Em entrevista ao NeoFeed, o CEO e fundador da Facily, Diego Dzodan, não quis comentar esses dados, alegando se tratar de questões competitivas. Mas admitiu que a startup esteve perto de fechar.

“Quando você projeta um crescimento baseado em acesso a capital e isso não acontece, você gasta mais dinheiro do que tem”, diz Dzodan. “Se a Facily não tivesse ajustado as despesas, dinheiro em caixa não teria sido o suficiente.”

> Leia a entrevista de Diego Dzodan, fundador e CEO da Facily, ao NeoFeed

Agora, a Facily tenta um recomeço. Apesar de não ter feito mais nenhuma rodada de captação, pelo menos um investidor com quem o NeoFeed conversou já se antecipou e marcou o investimento feito em 80% abaixo do round em que entrou.

Um dos erros que a Facily cometeu, apontados pelas fontes, foi ter começado a vender diretamente, deixando de fazer a intermediação entre as empresas e o consumidor final.

“Deixou de ser um negócio de tecnologia para ser muito mais um negócio de logística”, diz uma fonte. “O pior é que apresentava margem bruta negativa. Ou seja, pagavam mais caro do que vendiam.” E, nessa época, o GMV crescia 40% ao mês. “Queimava caixa para apresentar um crescimento insustentável.”

Uma pessoa familiarizada com a operação afirma que esse plano agressivo só faria sentido se a empresa levantasse mais capital. “Seria preciso captar entre US$ 500 milhões e US$ 1 bilhão para que o negócio funcionasse”, diz essa fonte.

A logística é um capítulo a parte. Em seu auge, em uma tentativa de dar conta da demanda crescente do negócio, a Facily firmou acordos com operadores logísticos de grande escala. Na época, alguns consumidores afirmavam que as entregas levavam semanas para serem realizadas.

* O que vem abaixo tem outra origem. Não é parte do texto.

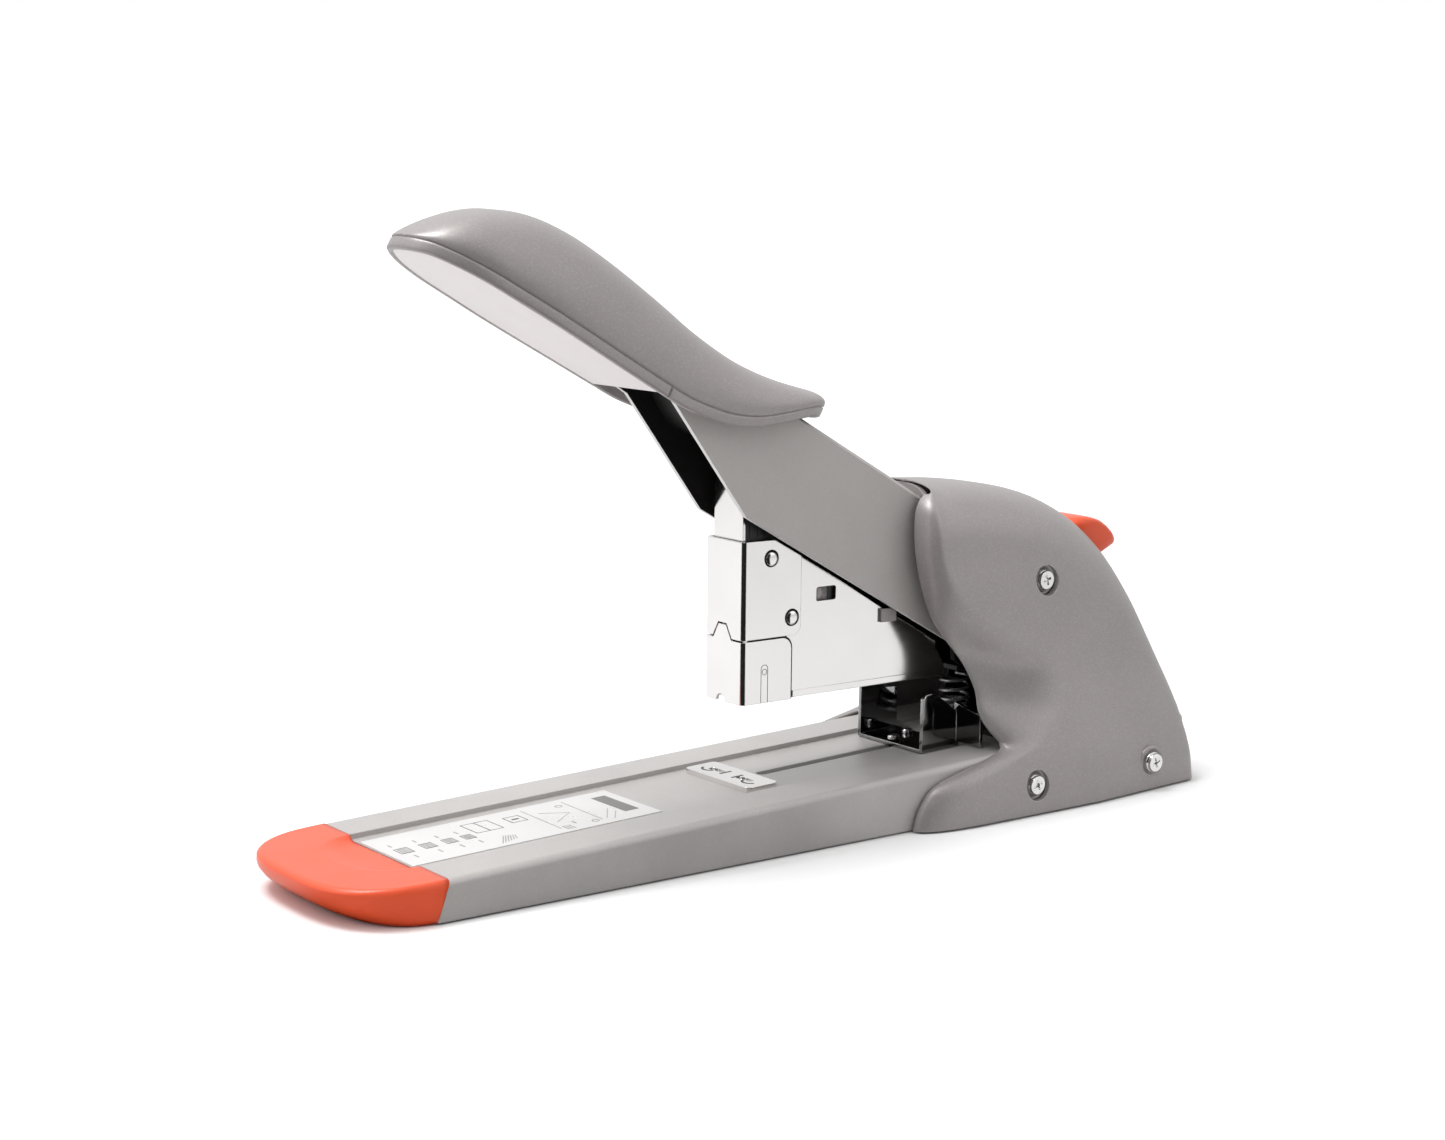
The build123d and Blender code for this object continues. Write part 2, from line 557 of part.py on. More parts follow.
# ================================================================ head
# ---- magazine_frame: two side plates joined by a web above the staple drawer
FRAME_OUTLINE = [(102.8, 35.1), (174.0, 35.1), (172.5, 39.5), (169.2, 43.8), (164.6, 48.1),
                 (159.5, 51.1), (150.6, 55.9), (135.2, 65.2), (120.9, 73.2), (112.1, 77.9),
                 (102.8, 77.9)]
FRAME_IN = FRAME_HALF - FRAME_SHEET
WINDOW = (127.0, 133.6, 60.2, 64.0)
with BuildPart() as magazine_frame:
    with BuildSketch(Plane.XZ.offset(FRAME_IN)):
        Polygon(*side(FRAME_OUTLINE), align=None)
        with Locations((st(sum(WINDOW[:2]) / 2), sum(WINDOW[2:]) / 2)):
            RectangleRounded(WINDOW[1] - WINDOW[0], WINDOW[3] - WINDOW[2], 0.6,
                             mode=Mode.SUBTRACT)
    extrude(amount=FRAME_SHEET)
    mirror(about=Plane.XZ)
    with BuildSketch(Plane.XZ):
        Polygon(*side([(137, 52.6), (149, 52.6), (149, 53.8), (137, 53.8)]), align=None)
    extrude(amount=FRAME_IN, both=True)
magazine_frame.part.label = "magazine_frame"
export_step(magazine_frame.part, "parts/magazine_frame.step")

# ---- head_cover: bright wrap-round front plate
COVER_IN = COVER_HALF - COVER_SHEET
PARTING = 51.9
with BuildPart() as head_cover:
    with BuildSketch(Plane.XZ):
        Polygon(*side([(HEAD_FRONT, PARTING), (121.0, PARTING), (121.0, 73.1), (112.1, HEAD_TOP),
                       (HEAD_FRONT, HEAD_TOP)]), align=None)
    extrude(amount=COVER_HALF, both=True)
    corner = head_cover.edges().filter_by(Axis.Z).group_by(Axis.X)[0]
    fillet(corner, radius=1.4)
    low_corner = head_cover.edges().filter_by(Axis.Y).group_by(Axis.X)[-1].sort_by(Axis.Z)[0]
    fillet(low_corner, radius=2.6)
    with BuildSketch(Plane.XZ):
        Polygon(*side([(HEAD_FRONT + 1.0, 40), (130, 40), (130, 90), (HEAD_FRONT + 1.0, 90)]),
                align=None)
    extrude(amount=COVER_IN, both=True, mode=Mode.SUBTRACT)
    # notch that takes the drawer's locating tooth
    with BuildSketch(Plane.YZ.offset(st(HEAD_FRONT - 1))):
        Polygon((-3.5, 50), (-3.5, 51.9), (-1.2, 55.9), (2.2, 55.9), (4.5, 51.9), (4.5, 50),
                align=None)
    extrude(amount=3, mode=Mode.SUBTRACT)
head_cover.part.label = "head_cover"
export_step(head_cover.part, "parts/head_cover.step")

# ---- cover_rivets: two flat heads each side
RIVETS = [(110.9, 73.2), (118.0, 56.9)]
with BuildPart() as cover_rivets:
    with BuildSketch(Plane.XZ.offset(COVER_HALF)):
        with Locations(*side(RIVETS)):
            Circle(1.9)
    extrude(amount=0.6)
    mirror(about=Plane.XZ)
cover_rivets.part.label = "cover_rivets"
export_step(cover_rivets.part, "parts/cover_rivets.step")

# ---- head_link: blackened steel fork that carries the head on the shaft
LINK = (4.8, 6.2)
with BuildPart() as head_link:
    with BuildSketch(Plane.XZ.offset(LINK[0])):
        Polygon(*side([(128, 55), (128, 66), (150, 56), (170, 52.5), (200, 51.5), (207, 51.5),
                       (213.5, 48.5), (216, 42), (213.5, 35.5), (207, 32.6), (182, 35.0),
                       (178, 38.5), (176.5, 50.2), (150, 54.4)]), align=None)
        with Locations(*side([PIVOT])):
            Circle(SHAFT_R + 0.06, mode=Mode.SUBTRACT)
    extrude(amount=LINK[1] - LINK[0])
    mirror(about=Plane.XZ)
    with BuildSketch(Plane.XZ):
        Polygon(*side([(179, 35.4), (190, 34.5), (190, 35.9), (179, 36.8)]), align=None)
    extrude(amount=LINK[1], both=True)
head_link.part.label = "head_link"
export_step(head_link.part, "parts/head_link.step")

# ---- driver_carrier and driver_blade
CARRIER_TOP = 96.2
with BuildPart() as driver_carrier:
    with BuildSketch(Plane.XZ):
        Polygon(*side([(103.7, 69), (121.5, 83), (121.5, CARRIER_TOP), (106, CARRIER_TOP),
                       (104.9, 97), (103.7, 97)]), align=None)
    extrude(amount=DRIVER_HALF, both=True)
    with BuildSketch(Plane.XZ):
        Polygon(*side([(104.9, 60), (130, 60), (130, 100), (104.9, 100)]), align=None)
    extrude(amount=DRIVER_HALF - 1.2, both=True, mode=Mode.SUBTRACT)
driver_carrier.part.label = "driver_carrier"
export_step(driver_carrier.part, "parts/driver_carrier.step")

with BuildPart() as driver_blade:
    with BuildSketch(Plane.XZ):
        Polygon(*side([(102.85, 52.5), (103.65, 52.5), (103.65, 84), (102.85, 84)]), align=None)
    extrude(amount=DRIVER_HALF, both=True)
driver_blade.part.label = "driver_blade"
export_step(driver_blade.part, "parts/driver_blade.step")

# ================================================================ staple drawer
DRAWER_TOP = PARTING - GAP
with BuildPart() as drawer_front:
    with BuildSketch(Plane.XZ):
        Polygon(*side([(HEAD_FRONT, HEAD_BOTTOM), (118.0, HEAD_BOTTOM), (118.0, DRAWER_TOP - 0.4),
                       (HEAD_FRONT, DRAWER_TOP)]), align=None)
    extrude(amount=COVER_HALF, both=True)
    fillet(drawer_front.edges().filter_by(Axis.Z).group_by(Axis.X)[0], radius=1.4)
    rear_top = drawer_front.edges().filter_by(Axis.Y).group_by(Axis.X)[-1].sort_by(Axis.Z)[-1]
    fillet(rear_top, radius=3.0)
    with BuildSketch(Plane.XZ):
        Polygon(*side([(HEAD_FRONT + 1.0, 30), (130, 30), (130, 60), (HEAD_FRONT + 1.0, 60)]),
                align=None)
    extrude(amount=COVER_IN, both=True, mode=Mode.SUBTRACT)
    with BuildSketch(Plane.YZ.offset(st(HEAD_FRONT))):
        Polygon((-3.5 + GAP, DRAWER_TOP - 1), (-3.5 + GAP, DRAWER_TOP), (-1.2 + GAP, 55.6),
                (2.2 - GAP, 55.6), (4.5 - GAP, DRAWER_TOP), (4.5 - GAP, DRAWER_TOP - 1),
                align=None)
    extrude(amount=1.0)
    with BuildSketch(Plane.YZ.offset(st(HEAD_FRONT - 1))):
        with Locations((0.9, HEAD_BOTTOM)):
            Circle(1.9)
    extrude(amount=3, mode=Mode.SUBTRACT)
    # feet that join the front to the rail
    with BuildSketch(Plane.XZ.offset(FRAME_HALF + 0.05)):
        Polygon(*side([(104, 34.9), (117, 34.9), (117, 36), (104, 36)]), align=None)
    extrude(amount=0.1)
drawer_front.part.label = "drawer_front"
export_step(drawer_front.part, "parts/drawer_front.step")

CORE_TOP = 49.2
CORE_HALF = 5.4
CORE_WALL = 1.0
with BuildPart() as drawer_rail:
    with BuildSketch(Plane.XZ):
        Polygon(*side([(105.0, 35.1), (171.5, 35.1), (171.5, 36.1), (105.0, 36.1)]), align=None)
    extrude(amount=FRAME_IN - 0.1, both=True)
    with BuildSketch(Plane.XZ):
        Polygon(*side([(103.9, 36.1), (171.5, 36.1), (171.5, CORE_TOP), (103.9, CORE_TOP)]),
                align=None)
    extrude(amount=CORE_HALF, both=True)
    with BuildSketch(Plane.XZ):
        Polygon(*side([(106.5, 37.1), (170.5, 37.1), (170.5, 60), (106.5, 60)]), align=None)
    extrude(amount=CORE_HALF - CORE_WALL, both=True, mode=Mode.SUBTRACT)
drawer_rail.part.label = "drawer_rail"
export_step(drawer_rail.part, "parts/drawer_rail.step")

# ---- staple_strip: glued staples astride the rail
STRIP = (103.95, 129.9)
STAPLE_LEG = 13.4
STAPLE_WIRE = 0.95
STAPLE_TOP = CORE_TOP + STAPLE_WIRE + 0.1
with BuildPart() as staple_strip:
    with BuildSketch(Plane.YZ.offset(st(STRIP[0]))):
        with Locations((0, STAPLE_TOP)):
            Rectangle(2 * STAPLE_HALF, STAPLE_LEG, align=(Align.CENTER, Align.MAX))
        with Locations((0, STAPLE_TOP - STAPLE_WIRE)):
            Rectangle(2 * (STAPLE_HALF - STAPLE_WIRE), STAPLE_LEG,
                      align=(Align.CENTER, Align.MAX), mode=Mode.SUBTRACT)
    extrude(amount=STRIP[1] - STRIP[0])
staple_strip.part.label = "staple_strip"
export_step(staple_strip.part, "parts/staple_strip.step")

# ---- staple_pusher, its guide rod and its spring
ROD_Z = 43.0
ROD_R = 1.2
with BuildPart() as staple_pusher:
    with BuildSketch(Plane.YZ.offset(st(130.1))):
        with Locations((0, 43.3)):
            Rectangle(2 * 6.35, 14.2)
        with Locations((0, 42.3)):
            Rectangle(2 * (CORE_HALF + 0.1), 14.2, mode=Mode.SUBTRACT)
        with Locations((0, 44.2)):
            Rectangle(2 * 4.2, 12.0)
        with Locations((0, ROD_Z)):
            Circle(ROD_R + 0.08, mode=Mode.SUBTRACT)
    extrude(amount=8)
staple_pusher.part.label = "staple_pusher"
export_step(staple_pusher.part, "parts/staple_pusher.step")

with BuildPart() as pusher_rod:
    with BuildSketch(Plane.YZ.offset(st(106.5))):
        with Locations((0, ROD_Z)):
            Circle(ROD_R)
    extrude(amount=64.0)
pusher_rod.part.label = "pusher_rod"
export_step(pusher_rod.part, "parts/pusher_rod.step")

with BuildPart() as pusher_spring:
    with BuildSketch(Plane.YZ.offset(st(138.4))):
        with Locations((0, ROD_Z)):
            Circle(2.4)
            Circle(1.5, mode=Mode.SUBTRACT)
    extrude(amount=31.8)
pusher_spring.part.label = "pusher_spring"
export_step(pusher_spring.part, "parts/pusher_spring.step")

# ================================================================ release button
with BuildPart() as release_button:
    with BuildSketch(BUTTON_PLANE.offset(-7)):
        RectangleRounded(*BUTTON_SIZE, 2.6)
    extrude(amount=16.0)
    with BuildSketch(Plane.XZ):
        Polygon(*side([(200, 60), (212, 80), (221.5, 77.4), (230.5, 75.2), (236.5, 71.6),
                       (240.5, 66.2), (242.5, 58.0), (236, 50)]), align=None)
    extrude(amount=20, both=True, mode=Mode.INTERSECT)
release_button.part.label = "release_button"
export_step(release_button.part, "parts/release_button.step")

with BuildPart() as release_rod:
    with BuildSketch(BUTTON_PLANE.offset(-7)):
        Circle(1.5)
    extrude(amount=-36)
release_rod.part.label = "release_rod"
export_step(release_rod.part, "parts/release_rod.step")

with BuildPart() as button_spring:
    with BuildSketch(BUTTON_PLANE.offset(-7.2)):
        Circle(3.0)
        Circle(1.9, mode=Mode.SUBTRACT)
    extrude(amount=-9)
button_spring.part.label = "button_spring"
export_step(button_spring.part, "parts/button_spring.step")
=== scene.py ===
import json
import math

import bmesh
import bpy
from mathutils import Matrix, Vector


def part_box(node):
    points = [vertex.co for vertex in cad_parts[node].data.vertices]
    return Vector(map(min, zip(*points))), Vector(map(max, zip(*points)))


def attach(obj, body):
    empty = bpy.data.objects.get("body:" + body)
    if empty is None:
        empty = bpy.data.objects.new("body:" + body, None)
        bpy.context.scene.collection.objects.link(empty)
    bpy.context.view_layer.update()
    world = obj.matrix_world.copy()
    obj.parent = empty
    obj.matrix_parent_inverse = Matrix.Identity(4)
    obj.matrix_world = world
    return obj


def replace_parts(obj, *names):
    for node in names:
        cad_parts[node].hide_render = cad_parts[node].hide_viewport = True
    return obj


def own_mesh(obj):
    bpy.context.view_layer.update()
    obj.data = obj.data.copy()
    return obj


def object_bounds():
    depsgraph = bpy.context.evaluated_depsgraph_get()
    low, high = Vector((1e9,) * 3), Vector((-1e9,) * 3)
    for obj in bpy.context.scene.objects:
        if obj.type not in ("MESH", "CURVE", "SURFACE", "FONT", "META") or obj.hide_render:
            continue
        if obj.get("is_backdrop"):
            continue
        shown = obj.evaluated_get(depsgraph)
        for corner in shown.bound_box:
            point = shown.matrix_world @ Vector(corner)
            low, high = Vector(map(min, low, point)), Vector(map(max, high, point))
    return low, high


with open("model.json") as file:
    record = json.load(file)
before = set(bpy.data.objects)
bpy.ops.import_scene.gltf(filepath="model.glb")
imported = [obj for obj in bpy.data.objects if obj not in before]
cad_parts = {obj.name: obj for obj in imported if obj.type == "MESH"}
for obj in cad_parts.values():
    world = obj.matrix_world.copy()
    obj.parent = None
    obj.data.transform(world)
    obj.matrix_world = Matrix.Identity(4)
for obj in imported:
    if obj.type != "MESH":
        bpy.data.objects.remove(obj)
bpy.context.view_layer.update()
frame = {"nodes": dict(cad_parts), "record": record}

MM = 0.001
# Stations along the stapler are measured in millimetres behind the nose joint.
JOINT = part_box("anvil_plate")[0].x / MM - 99.4
RAIL_FRONT = 10.54
RAIL_RISE = math.tan(math.radians(2.15))


def at(station, y, z):
    """Row point in metres of a station, width and height in millimetres."""
    return Vector(((JOINT + station) * MM, y * MM, z * MM))


def rail(station, lift=0.0):
    """Height of the base's top face at a station, in millimetres."""
    return RAIL_FRONT + RAIL_RISE * station + lift


# ---- camera
SENSOR = 36.0
LENS = 61.40
TURN = 0.6472          # heading, radians from +Y towards +X
TILT = 0.1575          # looking down
ROLL = 0.0109
CAMERA_AT = Vector((-0.39618, -0.50767, 0.17101))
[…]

“Toda vez que você precisa fazer um contrato emergencial com uma operadora logística, você paga o preço emergencial”, diz Mauro Schlüter, professor de logística da Universidade Presbiteriana Mackenzie. "Quando você não tem tempo para negociar, fica ainda mais caro."

Fontes relatam que, anteriormente, cada pacote custava cerca de R$ 15 para a startup. Por conta disso, a logística foi incorporada dentro da companhia, ainda que utilizando caminhões de terceiros. Agora, segundo a Facily, o custo de cada pacote entregue caiu mais de 90%.

A Facily não foi a única que teve problemas. No Brasil, a peruana Favo e a colombiana Muni Tienda também tentaram vingar seus negócios em modelos semelhantes e falharam. A primeira deixou o país em junho do ano passado. Já a segunda encerrou toda a sua operação em novembro, ante a impossibilidade de levantar mais capital.

Ao ser questionado sobre os motivos que o levam a acreditar num destino diferente para a Facily, Dzodan cita, além da captação bastante superior ao de seus dois ex-concorrentes (que juntas levantaram cerca de US$ 50 milhões, segundo o Crunchbase), o modelo voltado para consumidores de classes mais baixas e também o tamanho da operação.

Sobre o fato de que alguns investidores da Facily consideram que a empresa está à deriva, Dzodan afirma que a startup hoje tem uma lista muito grande de investidores e que fica impossível para que ele opine caso a caso.

"O que posso falar é que os investidores que estão mais próximos, que fazem parte do board, nos dão apoio incondicional”, diz o fundador da Facily

Segundo o empreendedor, a posição de caixa atual da Facily é saudável. Dzodan diz também que a startup planeja atingir o breakeven neste ano, que novas cidades estão sendo abertas no estado de São Paulo e que o negócio já possui margens positivas de vendas, voltando a crescer 30% o GMV.

Fontes relataram ao NeoFeed que a companhia tem entre um ano e dois anos de runway (o tempo que falta para o capital acabar). Mas que isso se deve ao encolhimento do negócio.

Para quem conviveu com o CEO, que liderou operações de Facebook e SAP na América Latina, há a impressão de que o executivo dificilmente vai se contentar em ter uma operação mais enxuta. “Ele é um sonhador e quer criar uma empresa que possa valer centenas de bilhões de dólares”, disse uma fonte.

Esse é um sonho que parece longe de acontecer. E, segundo as fontes com quem o NeoFeed conversou, dificilmente, irá se realizar. Ao menos, com a Facily.

E os estragos do que aconteceu com a startup podem ir além dela mesma. "Foi muito ruim. A Facily trouxe muitos fundos internacionais de growth para investir nela. E, com o resultado que apresenta, muitos fundos vão deixar de olhar para o Brasil. É muito ruim para o ecossistema brasileiro", desabafou um investidor.